Die Chance der Journalistikausbildung in Leipzig sieht Reimers in einem medienwissenschaftlichen Studium generale, das interdisziplinär historisches (dazu zählen für ihn auch politologische, germanistische, wie theologische Aspekte) Wissen mit empirischen Studien (Statistik etc.) und praktischer Anwendung verknüpfe. Die Akzeptanz für jene Neuorientierung, so der aus München stammende Medienwissenschaftler, sei beim Bund und dem Land Sachsen „enorm groß“; immer noch zehre Leipzig vom Mythos der Wendezeit und präsentiere sich u.a. mit der Ansiedlung des Mitteldeutschen Rundfunks (MDR) als künftige „Medienstadt“. „In toto versagt“ hätte allerdings die eigene Zunft: Die Mißgunst anderer Institute zeige nur die „Kriegsspiele um Haushaltstöpfe“; von der Deutschen Gesellschaft für Publizistik und Kommunikationswissenschaften sei bislang „null Unterstützung“ gekommen, beklagte sich der Gründungsdekan Reimers. Hier zeige sich der „Mangel an historischem Bewußtsein und an sensiblem Umgang mit den Befindlichkeiten in den neuen Bundesländern“.

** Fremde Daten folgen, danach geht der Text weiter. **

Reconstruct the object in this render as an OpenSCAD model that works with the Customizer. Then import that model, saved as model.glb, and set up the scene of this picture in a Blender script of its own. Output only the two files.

Daß besagter Mangel sich einer gewissen Methode erfreut, zeigte die einzige hochkarätig besetzte Diskussionsveranstaltung der sonst eher intern wirkenden Hochschultage. Unter dem Motto „Perspektive 2000 — Rundfunk im Freistaat Sachsen — die Medienstadt Leipzig als Hauptsitz der Dreiländeranstalt ,Mitteldeutscher Rundfunk‘“ versammelten sich die westdeutschen Protagonisten jener neuen Medienperspektive auf dem Podium: Udo Reiter, Intendant des MDR, Dietrich Schwarzkopf, Programmdirektor ARD, Peter Glotz, SPD-Bundestagsabgeordneter. Geladen waren zudem noch zwei ostdeutsche Mitglieder des Rundfunkbeirates, Kirchenrat Horst Greim und Gerhard Pötzsch.

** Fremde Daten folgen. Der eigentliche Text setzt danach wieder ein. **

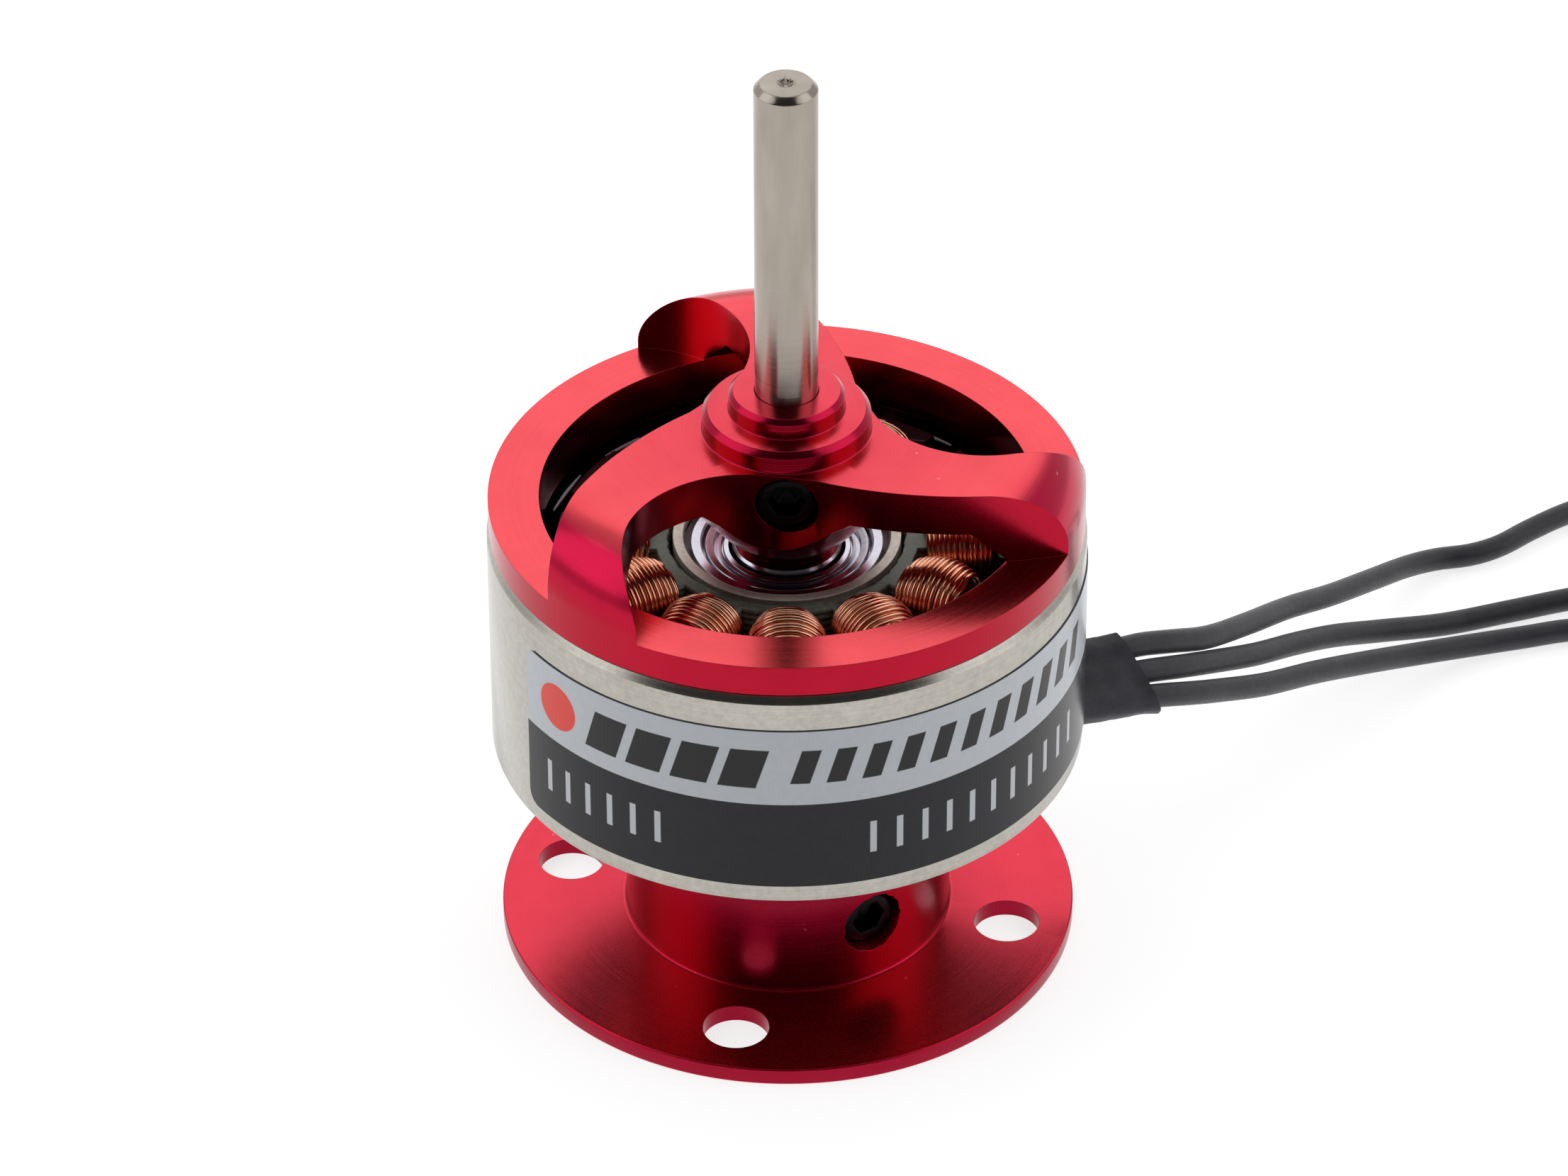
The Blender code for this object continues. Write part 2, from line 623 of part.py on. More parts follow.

Letztere beiden schlugen das Generalthema an: die sowohl westliche wie konservative Besetzung der Direktorenposten beim MDR. Ihre Kritik wurde weitgehend als „rückwärtsgewandt“ angesehen. „Sicher, die SPD kritisiert das natürlich auch“, so Peter Glotz, aber das Kind sei nun mal in den Brunnen gefallen, und jetzt müsse man eben „einfach guten Rundfunk für die Menschen hier machen“. Schließlich: „Wir sind doch mit dem naiven Empfinden, man könne uns hier brauchen, gekommen“, erinnerte Reiter. Die Frage, aufgeworfen von Moderator Prof. Reimers, ob der mangelnde Einfluß der Revolutionäre von einst nicht etwas mit deren „kulturell bestimmter Bescheidenheit“ — „wir Wessis sind doch da schon auf Macht konditioniert“ — zu tun habe, beantwortete Schwarzkopf schlicht pragmatisch: „Bescheidenheit ist eine Zier, doch weiter kommt man ohne ihr.“ Die Diskussion um das regionale Konzept einer Dreiländeranstalt erschöpfte sich naturgemäß in Absichtserklärungen. Beim Hinweis auf regionale Besonderheiten, denn „die Thüringer wollen nicht sächsisch geweckt werden“, so Greim, spielte Reiter die „Karte der Zukunft“ aus: Man begnüge sich nicht mit einem Kessel Buntes, sondern setze auf die bereits 200 festangestellten Mitarbeiter aus den alten Anstalten. Konkrete Sendeplätze konnte er nicht benennen. Immerhin, die Regionalität sei durch die „sehr föderale Struktur“ des MDR gegeben, da man sowohl in Dresden, wie in Leipzig und dem „Vorort von Leipzig“, Halle, mit Studios und Verwaltung präsent sei.

Von Reimers aufgefordert, den Journalistik-Studenten der neuen Fakultät aufmunternde Worte zu spenden, versicherte Reiter, der MDR stehe hauptsächlich den Studenten aus den drei Ländern offen. Und, was die Jungen Leute bräuchten, sei Phantasie. Wie jene aussehen kann, demonstrierte Reiter eingangs an der eigenen Vita: Als Germanistik-Student und Ex-Pilot bei der Lufthansa habe er sich nach einem Unfall umorientieren müssen und sei dorthin gegangen, „wo man im Sitzen auch weiterkommt, nämlich zum Bayerischen Rundfunk“.